The Mahaica/Rosignol Road Rehabilitation project will see 66 kilometres of road being upgraded and widened between the Mahaica Bridge and Rosignol. This project is being executed at a cost of $US22M by a Trinidadian Company, DIPCON Engineering Services.

This Rosignol/Mahaica road project alone has created jobs for approximately 200 people.

Several of the men working on the road have indicated that they are grateful to be employed instead of being on the streets, and many of them have dreams and aspirations.

Gavin Samuel of Buxton Village is happy that instead of being on the streets and getting into trouble - he is actually working.

"This is my first road project and I have gained a lot of experience and I will continue with this line of work," disclosed Samuel.

He provides monetary assistance to his mother and sisters.

Traditionally, people in rural communities in Berbice have been engaged mainly in the agriculture sector.

But Jai Narine from Catherina, drives a tractor that transports sand and other components needed to pitch the road.

He is married and said that the salary is good. He said that he was a rice farmer prior to getting the job with DIPCON and he is satisfied with his present job. Narine also said it is refreshing to see that so many people have gained employment through the road project.

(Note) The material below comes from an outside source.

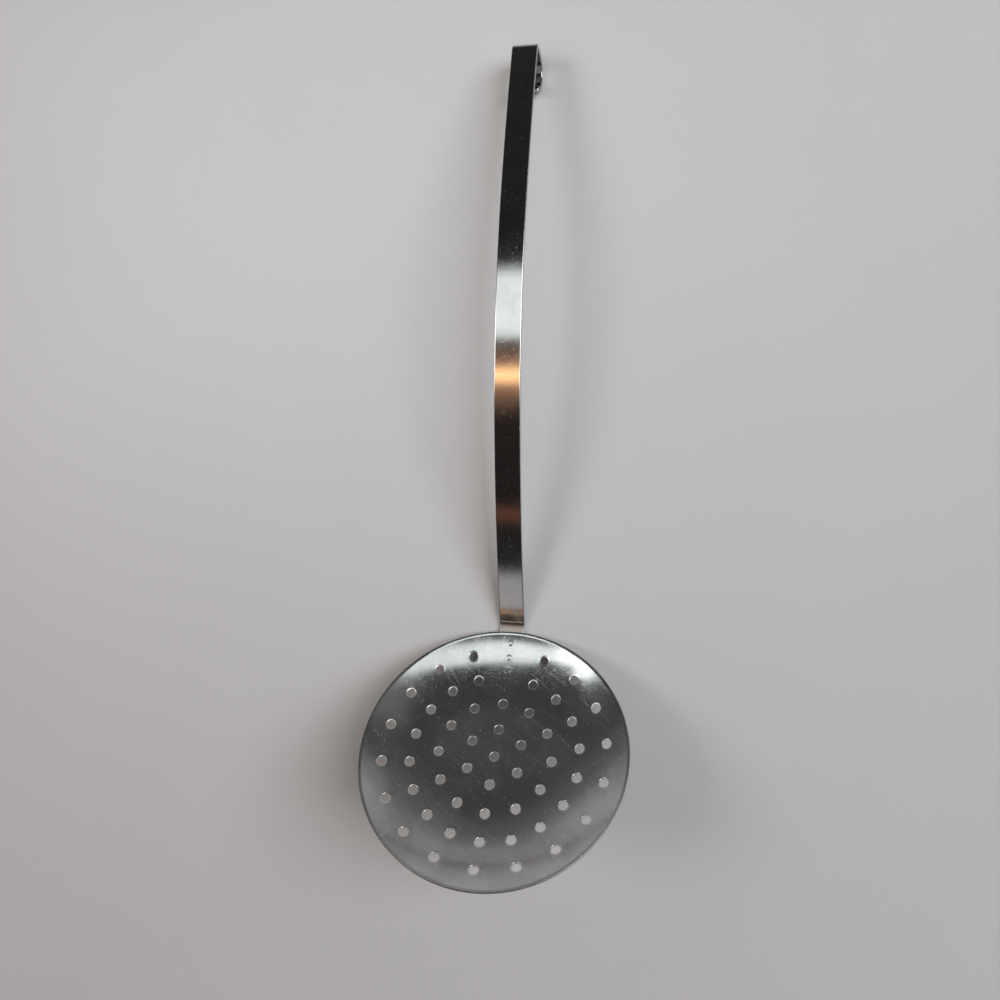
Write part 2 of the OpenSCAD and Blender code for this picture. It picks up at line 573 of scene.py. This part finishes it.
def ring_of_collars(tree, values, shape, radius, count, first):
    """One collar at each equal place of a ring on the bowl's inner face, from the place first on."""
    reach = (radius - values["Base Radius"]).math("MAXIMUM", 0.0)
    flank = values["Flank Radius"]
    centre = (flank * flank - (values["Rim Radius"] - values["Base Radius"]) ** 2).math("SQRT")
    height = centre - (flank * flank - reach * reach).math("SQRT")
    slope = (reach / flank).math("ARCSINE")
    index = tree.add("GeometryNodeInputIndex")
    turn = index * math.tau / count
    place = tree.join(radius * turn.math("SINE") * -1, radius * turn.math("COSINE"), height)
    points = tree.add("GeometryNodePoints", None, {"Count": count, "Position": place})
    compared = {"data_type": "INT", "operation": "GREATER_EQUAL"}
    chosen = tree.add("FunctionNodeCompare", compared, {2: index, 3: first})
    inputs = {
        "Points": points,
        "Selection": chosen,
        "Instance": shape,
        "Rotation": tree.join(slope, 0.0, turn),
    }
    return tree.add("GeometryNodeInstanceOnPoints", None, inputs)


def finish_tree(tree, shapes, steel, seam):
    """Joins the shapes, makes them real, merges their seams and gives them their steel."""
    joined = tree.add("GeometryNodeJoinGeometry", None, {"Geometry": shapes})
    real = tree.add("GeometryNodeRealizeInstances", None, {"Geometry": joined})
    merged = tree.add("GeometryNodeMergeByDistance", None, {"Geometry": real, "Distance": seam})
    smooth = tree.add("GeometryNodeSetShadeSmooth", None, {"Geometry": merged})
    turned = tree.add("GeometryNodeInputMeshEdgeAngle")
    compared = {"data_type": "FLOAT", "operation": "GREATER_THAN"}
    sharp = tree.add("FunctionNodeCompare", compared, {0: turned, 1: SHARP})
    inputs = {"Geometry": smooth, "Selection": sharp, "Shade Smooth": False}
    creased = tree.add("GeometryNodeSetShadeSmooth", {"domain": "EDGE"}, inputs)
    painted = tree.add("GeometryNodeSetMaterial", None, {"Geometry": creased, "Material": steel})
    tree.add("NodeGroupOutput", None, {"Geometry": painted})


def perforation_tree(b, w, steel):
    """Adds the punched collars and the weld pockets to the open sheet."""
    given = {
        "Rim Radius": b.rim_radius,
        "Base Radius": b.base_radius,
        "Flank Radius": b.flank_radius,
        "Sheet": b.sheet,
        "Hole Radius": b.hole_radius,
        "Shoulder": b.shoulder,
        "Weld Radius": w.radius,
    }
    for i in range(RINGS):
        given[f"Ring {i + 1} Radius"] = b.ring_radius[i]
        given[f"Ring {i + 1} Count"] = b.ring_count[i]
        given[f"Ring {i + 1} First"] = 0 if i < b.open_rings else 1
    for i in range(WELDS):
        given[f"Weld {i + 1} Place"] = weld_radius(b, w, i)
    group, tree, values = geometry_tree("Punched Holes", given)
    hole = collar(tree, values["Hole Radius"], values["Sheet"], values["Shoulder"], 1.0)
    shapes = [values["Geometry"], ring_of_collars(tree, values, hole, 0.0, 1, 0)]
    for i in range(RINGS):
        ring = [values[f"Ring {i + 1} {part}"] for part in ("Radius", "Count", "First")]
        shapes.append(ring_of_collars(tree, values, hole, *ring))
    pocket = collar(tree, values["Weld Radius"], values["Sheet"], 0.0, 0.0)
    for i in range(WELDS):
        shapes.append(ring_of_collars(tree, values, pocket, values[f"Weld {i + 1} Place"], 1, 0))
    finish_tree(tree, shapes, steel, BOWL_SEAM)
    return group, given


def strap_chain(b, s):
    """Start (y, z, heading) and segments (length, turn) of the strap's upper face, from tail to tip."""
    placed = bowl_to_frame(b)
    tilt = math.atan2(placed.col[2].y, placed.col[2].z)
    seat = b.flank_radius + b.sheet + s.seat_gap
    rim_slope = math.asin((b.rim_radius - b.base_radius) / seat)
    tail_slope = math.asin((s.tail_radius - b.base_radius) / seat)
    tail_height = flank_height(b) - seat * math.cos(tail_slope)
    start = placed @ Vector((0, s.tail_radius, tail_height))
    bend = s.rise + tilt - rim_slope
    chain = [(seat * (rim_slope - tail_slope), rim_slope - tail_slope), (s.rim_bend * bend, bend)]
    chain += [(run, -turn) for run, turn in zip(s.runs, s.turns)]
    start = (start.y, start.z, tail_slope - tilt)
    place = start
    for segment in chain:
        place = follow(place, segment, 1.0)
    end_turn = -s.back_slope - place[2]
    chain.append((s.end_bend * abs(end_turn), end_turn))
    place = follow(place, chain[-1], 1.0)
    curl_radius = s.hook_radius + s.thickness
    back = (place[1] - curl_radius * (1 + math.cos(s.back_slope))) / math.sin(s.back_slope)
    chain += [(back, 0.0), (curl_radius * s.curl, -s.curl)]
    return start, chain


# Steps in each rounding at the strap's ends, and the longest and the most turned step between them
CORNER_STEPS = 8
CUT_STEPS = 4
PATH_STEP = 2 * MM
PATH_TURN = math.radians(3)

# Marks on the path closer than this count as one
PATH_GAP = 0.01 * MM

# Steps in each rolled edge and spacing of points round the strip's outline
EDGE_STEPS = 7
OUTLINE_STEP = 0.16 * MM


def strap_path(b, s):
    """Middle line of the strap as points in the frame, from the tail to the hook's tip."""
    start, chain = strap_chain(b, s)
    total = sum(segment[0] for segment in chain)
    fine = set()
    for radius, steps in ((s.corner, CORNER_STEPS), (s.cut, CUT_STEPS)):
        fine |= {radius * (1 - math.cos(math.pi / 2 * k / steps)) for k in range(steps + 1)}
    marks = fine | {total - d for d in fine}
    at = 0.0
    for span, turn in chain:
        steps = max(1, math.ceil(span / PATH_STEP), math.ceil(abs(turn) / PATH_TURN))
        marks |= {at + span * k / steps for k in range(steps)}
        at += span
    ordered = sorted(marks)
    kept = [ordered[0]] + [m for a, m in zip(ordered, ordered[1:]) if m - a > PATH_GAP]
    points = []
    for mark in kept:
        y, z, heading = pose_at(start, chain, mark)
        half = s.thickness / 2
        points.append(Vector((0, y + half * math.sin(heading), z - half * math.cos(heading))))
    return points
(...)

A German company DYWIDAG, is contracted for the bridges project, valued at US$22M. This project entails the upgrading and construction of bridges from Timehri to Rosignol. Several of these bridges have already been completed.

Enhanced economic activities through job creation have several spill-off effects in the various communities.

Clifton Hope, a heavy-duty operator working on the LBI Bridge agrees that with development there will always be more jobs.

"With many Guyanese working we can see a better Guyana in terms of better living conditions."